Mon Mar 10 11:17:18 EET 2014

9. mars 2014 kl. 19:51 skrev Harri Pitkänen <hatapitk at iki.fi>:

> On Sunday 09 March 2014 12:43:05 Francis Tyers wrote:
>> It would be good to be able to release spellcheckers with a kind of
>> spellrelax where the Latin characters do not cause spelling errors
>> (really this isn't a spelling error, it's an encoding error).
>> 
>> Any thoughts on how to do this ? -- Most of the errors you see in that
>> text are because of this problem.
> 
> Libvoikko does have some code to handle similar (language independent) 
> situations where certain Unicode characters are essentially equal from the 
> point of view of spell checking. These are mostly related to combining 
> diacritical marks, ligatures and hyphens. We normalize the words before 
> sending them to the speller backend. We also attempt (in a very limited way) 
> to ensure that spelling suggestions do not contain encoding changes that are 
> unrelated to fixing the actual spelling error. That is, if the word contains a 
> non-breaking hyphen and there is a spelling error, the suggestions will just 
> fix the spelling error without changing the non-breaking hyphen into a hyphen-
> minus.
> 
> I think that supporting similar language dependent rules within libvoikko 
> would be useful. But if we want ZHFST spellers to be fully self-contained then 
> the information about such relaxed spelling rules or transformations would 
> need to be stored in the ZHFST file. So it might be easier to handle this 
> completely within hfst-ospell. And the third option is to modify the 
> transducers so that the alternative characters are recognized directly.

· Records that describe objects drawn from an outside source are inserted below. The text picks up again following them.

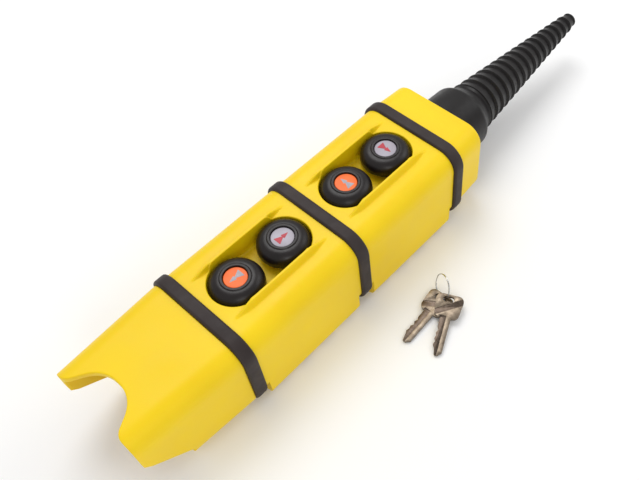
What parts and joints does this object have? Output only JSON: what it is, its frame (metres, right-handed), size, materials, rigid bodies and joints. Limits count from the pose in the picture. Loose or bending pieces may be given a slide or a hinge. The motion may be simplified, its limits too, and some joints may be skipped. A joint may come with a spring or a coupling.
{
  "type": "pendant control station",
  "caption": "Hand-held pendant control station with paired round double-step push buttons, key switch under a hood, ribbed cable sleeve and loose keys on a ring.",
  "frame": {"origin": "on the plane the back grips rest on, midway between the two button modules and on the housing's middle plane", "axes": "+Y along the housing towards the cable sleeve, +Z out of the button face, +X across it"},
  "size_m": [0.1523, 0.49, 0.0747],
  "materials": {
    "yellow_housing": "satin moulded glass-filled plastic",
    "seal_rubber": "matt moulded rubber",
    "cap_rubber": "satin rubber",
    "orange_insert": "satin moulded plastic with a grey double arrow",
    "grey_insert": "satin moulded plastic with a crimson double arrow",
    "inner_plastic": "black moulded plastic",
    "contact_plastic": "light grey moulded plastic",
    "zinc_steel": "zinc plated steel",
    "spring_steel": "drawn spring wire",
    "nickel_brass": "nickel plated brass",
    "lock_chrome": "bright chrome plated zinc",
    "sleeve_rubber": "satin moulded rubber",
    "key_nickel": "worn warm nickel plate",
    "ring_steel": "bright wire"
  },
  "bodies": {
    "housing": {"hood": "yellow_housing", "head_cap": "yellow_housing", "lower_module": "yellow_housing", "upper_module": "yellow_housing", "lower_band": "seal_rubber", "middle_band": "seal_rubber", "upper_band": "seal_rubber", "lower_contact_rail": "zinc_steel", "upper_contact_rail": "zinc_steel", "terminal_screws": "nickel_brass", "tie_rods": "zinc_steel", "tie_rod_nuts": "zinc_steel", "key_switch_body": "lock_chrome", "key_switch_nut": "zinc_steel", "key_switch_contacts": "contact_plastic", "cable_sleeve": "sleeve_rubber", "sleeve_ring": "zinc_steel", "cable_clamp_saddle": "inner_plastic", "cable_clamp_bar": "inner_plastic", "cable_clamp_screws": "zinc_steel", "down_button_bush": "inner_plastic", "down_button_nut": "inner_plastic", "down_button_spring": "spring_steel", "down_contact_block": "contact_plastic", "up_button_bush": "inner_plastic", "up_button_nut": "inner_plastic", "up_button_spring": "spring_steel", "up_contact_block": "contact_plastic", "left_button_bush": "inner_plastic", "left_button_nut": "inner_plastic", "left_button_spring": "spring_steel", "left_contact_block": "contact_plastic", "right_button_bush": "inner_plastic", "right_button_nut": "inner_plastic", "right_button_spring": "spring_steel", "right_contact_block": "contact_plastic"},
    "key_rotor": {"key_switch_rotor": "lock_chrome"},
    "ring": {"key_ring": "ring_steel"},
    "lower_key": {"key_under": "key_nickel"},
    "upper_key": {"key_over": "key_nickel"},
    "down_button": {"down_button_cap": "cap_rubber", "down_button_insert": "orange_insert", "down_button_plunger": "inner_plastic"},
    "up_button": {"up_button_cap": "cap_rubber", "up_button_insert": "grey_insert", "up_button_plunger": "inner_plastic"},
    "left_button": {"left_button_cap": "cap_rubber", "left_button_insert": "orange_insert", "left_button_plunger": "inner_plastic"},
    "right_button": {"right_button_cap": "cap_rubber", "right_button_insert": "grey_insert", "right_button_plunger": "inner_plastic"}
  },
  "joints": [
    {"name": "down_press", "type": "slide", "parent": "housing", "child": "down_button", "axis": [0, 0, -1], "range_m": [0, 0.0045], "stiffness_N_per_m": 1200, "springref_m": -0.0025, "deforming": ["down_button_spring"]},
    {"name": "up_press", "type": "slide", "parent": "housing", "child": "up_button", "axis": [0, 0, -1], "range_m": [0, 0.0045], "stiffness_N_per_m": 1200, "springref_m": -0.0025, "deforming": ["up_button_spring"]},
    {"name": "left_press", "type": "slide", "parent": "housing", "child": "left_button", "axis": [0, 0, -1], "range_m": [0, 0.0045], "stiffness_N_per_m": 1200, "springref_m": -0.0025, "deforming": ["left_button_spring"]},
    {"name": "right_press", "type": "slide", "parent": "housing", "child": "right_button", "axis": [0, 0, -1], "range_m": [0, 0.0045], "stiffness_N_per_m": 1200, "springref_m": -0.0025, "deforming": ["right_button_spring"]},
    {"name": "key_turn", "type": "hinge", "parent": "housing", "child": "key_rotor", "pos_m": [0, -0.11, 0.039], "axis": [0, 1, 0], "range_deg": [0, 90]},
    {"name": "ring_lift", "type": "slide", "parent": "housing", "child": "ring", "axis": [0, 0, 1], "range_m": [0, 0.15]},
    {"name": "lower_key_swing", "type": "hinge", "parent": "ring", "child": "lower_key", "pos_m": [0.08146, 0.03637, 0.00257], "axis": [0, 0, 1], "range_deg": [-5, 5]},
    {"name": "upper_key_swing", "type": "hinge", "parent": "ring", "child": "upper_key", "pos_m": [0.08425, 0.03606, 0.00597], "axis": [0, 0, 1], "range_deg": [-5, 5]}
  ]
}
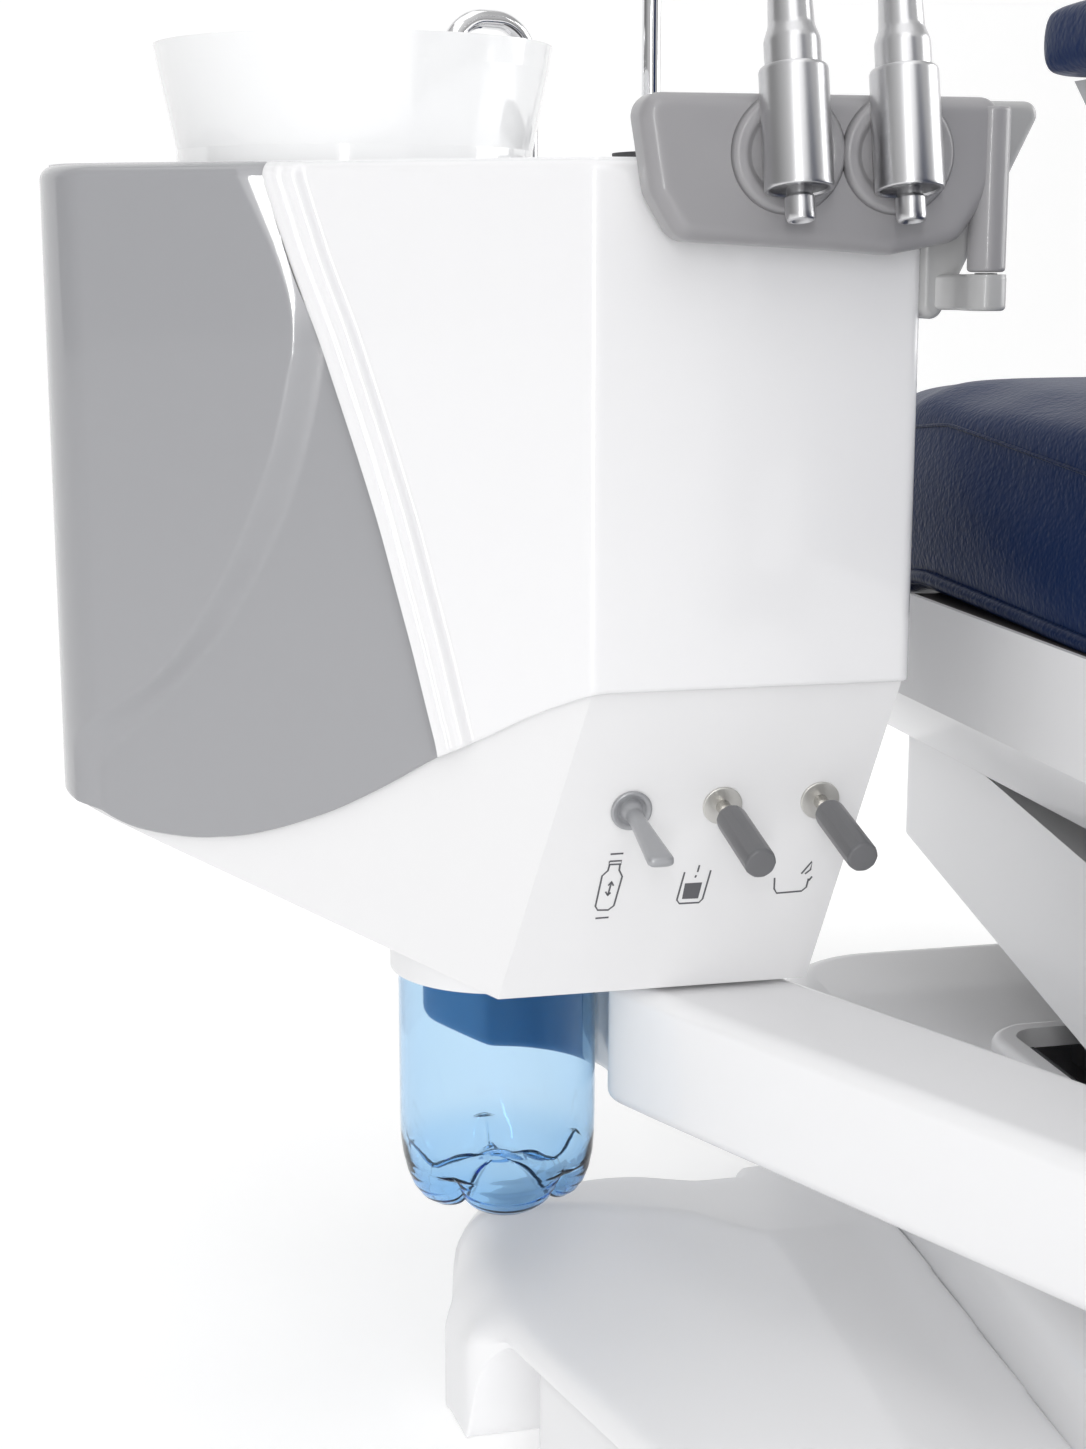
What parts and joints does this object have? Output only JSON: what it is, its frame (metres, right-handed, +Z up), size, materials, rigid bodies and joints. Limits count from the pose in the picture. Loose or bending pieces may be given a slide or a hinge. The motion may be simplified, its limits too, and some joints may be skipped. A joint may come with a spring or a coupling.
{
  "type": "dental patient chair",
  "caption": "Dental patient chair with a parallel-link lift, reclining back, sliding headrest, flip-up armrests and a side water unit with bowl, bottle, valves and suction holder.",
  "frame": {"origin": "middle of the base on the floor, on the underside of the centre levelling foot", "axes": "+Z up, +Y towards the patient's feet, -X the patient's left, where the water unit hangs"},
  "size_m": [1.0216, 1.6128, 1.2242],
  "materials": {
    "frame_grey": "satin powder coat",
    "steel": "satin",
    "black_rubber": "matt",
    "satin_white": "satin moulded or painted surface",
    "tray_grey": "satin",
    "gloss_white": "gloss lacquer",
    "gloss_grey": "gloss lacquer, fine metallic",
    "navy_leather": "grained artificial leather",
    "plywood": "sealed",
    "holder_grey": "satin lacquer",
    "satin_aluminium": "satin",
    "chrome": "polished",
    "knob_grey": "matt",
    "pearl": "gloss",
    "bowl_white": "glazed",
    "bottle_blue": "clear tinted"
  },
  "bodies": {
    "base": {"base_plate": "frame_grey", "levelling_feet": "black_rubber", "lift_pedestals": "frame_grey", "base_pivot_pins": "steel", "base_cover": "satin_white", "slot_wipers": "black_rubber", "lift_power_pack": "frame_grey", "floor_box_tray": "tray_grey", "floor_box_cover": "satin_white"},
    "lift_arm": {"lift_arm_frame": "frame_grey", "lift_arm_cover": "satin_white"},
    "links": {"parallel_links": "frame_grey"},
    "carrier": {"seat_carrier": "frame_grey", "carrier_pivot_pins": "steel", "seat_shroud": "satin_white", "seat_boards": "plywood", "seat_cushion": "navy_leather", "backrest_pins": "steel", "armrest_posts": "holder_grey", "support_arm": "satin_white", "unit_chassis": "frame_grey", "unit_hull": "satin_white", "bottle_sleeve": "satin_white", "unit_front_cover": "gloss_white", "unit_side_panel": "gloss_grey", "unit_deck": "satin_white", "bowl": "bowl_white", "bowl_strainer": "steel", "bowl_drain": "black_rubber", "cup_spout": "chrome", "bowl_spout": "chrome", "cup_pad": "black_rubber", "bottle_manifold": "satin_white", "valve_bodies": "steel", "knob_discs": "pearl", "lever_disc": "holder_grey", "holder_bracket": "holder_grey"},
    "bottle": {"bottle": "bottle_blue"},
    "bottle_lever": {"bottle_lever": "holder_grey"},
    "cup_knob": {"cup_knob": "knob_grey", "cup_knob_stem": "chrome"},
    "bowl_knob": {"bowl_knob": "knob_grey", "bowl_knob_stem": "chrome"},
    "holder": {"holder_tray": "holder_grey", "holder_cup_outer": "satin_aluminium", "holder_cup_inner": "satin_aluminium"},
    "handpiece_outer": {"suction_handpiece_outer": "satin_aluminium"},
    "handpiece_inner": {"suction_handpiece_inner": "satin_aluminium"},
    "backrest": {"backrest_cushion": "navy_leather", "backrest_board": "plywood", "backrest_shell": "satin_white", "backrest_frame": "frame_grey", "headrest_guide": "satin_white"},
    "headrest_stem": {"headrest_stem": "chrome"},
    "headrest": {"headrest_bracket": "frame_grey", "headrest_cushion": "navy_leather"},
    "armrest_left": {"armrest_bar_left": "holder_grey", "armrest_pad_left": "navy_leather"},
    "armrest_right": {"armrest_bar_right": "holder_grey", "armrest_pad_right": "navy_leather"}
  },
  "joints": [
    {"name": "lift", "type": "hinge", "parent": "base", "child": "lift_arm", "pos_m": [0, -0.3, 0.15], "axis": [1, 0, 0], "range_deg": [0, 32]},
    {"name": "link_turn", "type": "hinge", "parent": "base", "child": "links", "pos_m": [0, -0.3, 0.108], "axis": [1, 0, 0], "range_deg": [0, 32]},
    {"name": "carrier_level", "type": "hinge", "parent": "lift_arm", "child": "carrier", "pos_m": [0, 0.40016, 0.28991], "axis": [1, 0, 0], "range_deg": [-32, 0]},
    {"name": "backrest_recline", "type": "hinge", "parent": "carrier", "child": "backrest", "pos_m": [0, -0.3, 0.5], "axis": [1, 0, 0], "range_deg": [0, 58]},
    {"name": "headrest_slide", "type": "slide", "parent": "backrest", "child": "headrest_stem", "axis": [0, -0.5, 0.866], "range_m": [0, 0.12]},
    {"name": "headrest_tilt", "type": "hinge", "parent": "headrest_stem", "child": "headrest", "pos_m": [0, -0.74784, 1.10169], "axis": [1, 0, 0], "range_deg": [-15, 40]},
    {"name": "armrest_left_flip", "type": "hinge", "parent": "carrier", "child": "armrest_left", "pos_m": [-0.301, -0.34, 0.65], "axis": [1, 0, 0], "range_deg": [0, 85]},
    {"name": "armrest_right_flip", "type": "hinge", "parent": "carrier", "child": "armrest_right", "pos_m": [0.301, -0.34, 0.65], "axis": [1, 0, 0], "range_deg": [0, 85]},
    {"name": "bottle_drop", "type": "slide", "parent": "carrier", "child": "bottle", "axis": [0, 0, -1], "range_m": [0, 0.018]},
    {"name": "bottle_lever_tilt", "type": "hinge", "parent": "carrier", "child": "bottle_lever", "pos_m": [-0.433, 0.06495, 0.34517], "axis": [1, 0, 0], "range_deg": [-25, 25]},
    {"name": "cup_knob_turn", "type": "hinge", "parent": "carrier", "child": "cup_knob", "pos_m": [-0.3885, 0.06641, 0.3455], "axis": [0, -0.9755, -0.2198], "range_deg": [0, 300]},
    {"name": "bowl_knob_turn", "type": "hinge", "parent": "carrier", "child": "bowl_knob", "pos_m": [-0.34, 0.06641, 0.3455], "axis": [0, -0.9755, -0.2198], "range_deg": [0, 300]},
    {"name": "holder_swing", "type": "hinge", "parent": "carrier", "child": "holder", "pos_m": [-0.281, 0.03, 0.6], "axis": [0, 0, 1], "range_deg": [0, 55]},
    {"name": "handpiece_outer_lift", "type": "slide", "parent": "holder", "child": "handpiece_outer", "axis": [0, 0.2164, 0.9763], "range_m": [0, 0.09]},
    {"name": "handpiece_inner_lift", "type": "slide", "parent": "holder", "child": "handpiece_inner", "axis": [0, 0.2164, 0.9763], "range_m": [0, 0.09]}
  ],
  "couplings": [
    {"joint": "link_turn", "follows": "lift", "ratio": 1},
    {"joint": "carrier_level", "follows": "lift", "ratio": -1}
  ]
}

My first reaction is that language dependent behavior should be handled by the language specific component - the fst’s. The C++ code should be as language independent as possible.

After a short discussion with Fran, here is what I suggest:

* add support for another error model in the zhfst file, tentatively named errmodel.encoding.hfst
* add a check box to the speller configuration dialog, to allow automatic corrections of encoding errors
* if the check box is checked, when the text is run through the acceptor, every unaccepted string that can be automatically turned into an accepted string using this error model is automatically changed to that string; other errors are treated the usual way
* if the check box is _not_ checked, behave as now, and let encoding errors be handled by the default error model
* if such an error model is not found, the check box is greyed out or otherwise not accessible/setable

That is, using a special error model it should be possible to implement a safe autocorrect mode for encoding errors. Care has to be taken to ensure that the error model only generates one suggestion for each input.

Does this sound like a viable option?

Also support for the OCR error model could be added at the same time (I believe multiple error models aren’t supported by the zhfst code now, don’t know whether this limitation is in the hfst-ospell or libvoikko code).

Sjur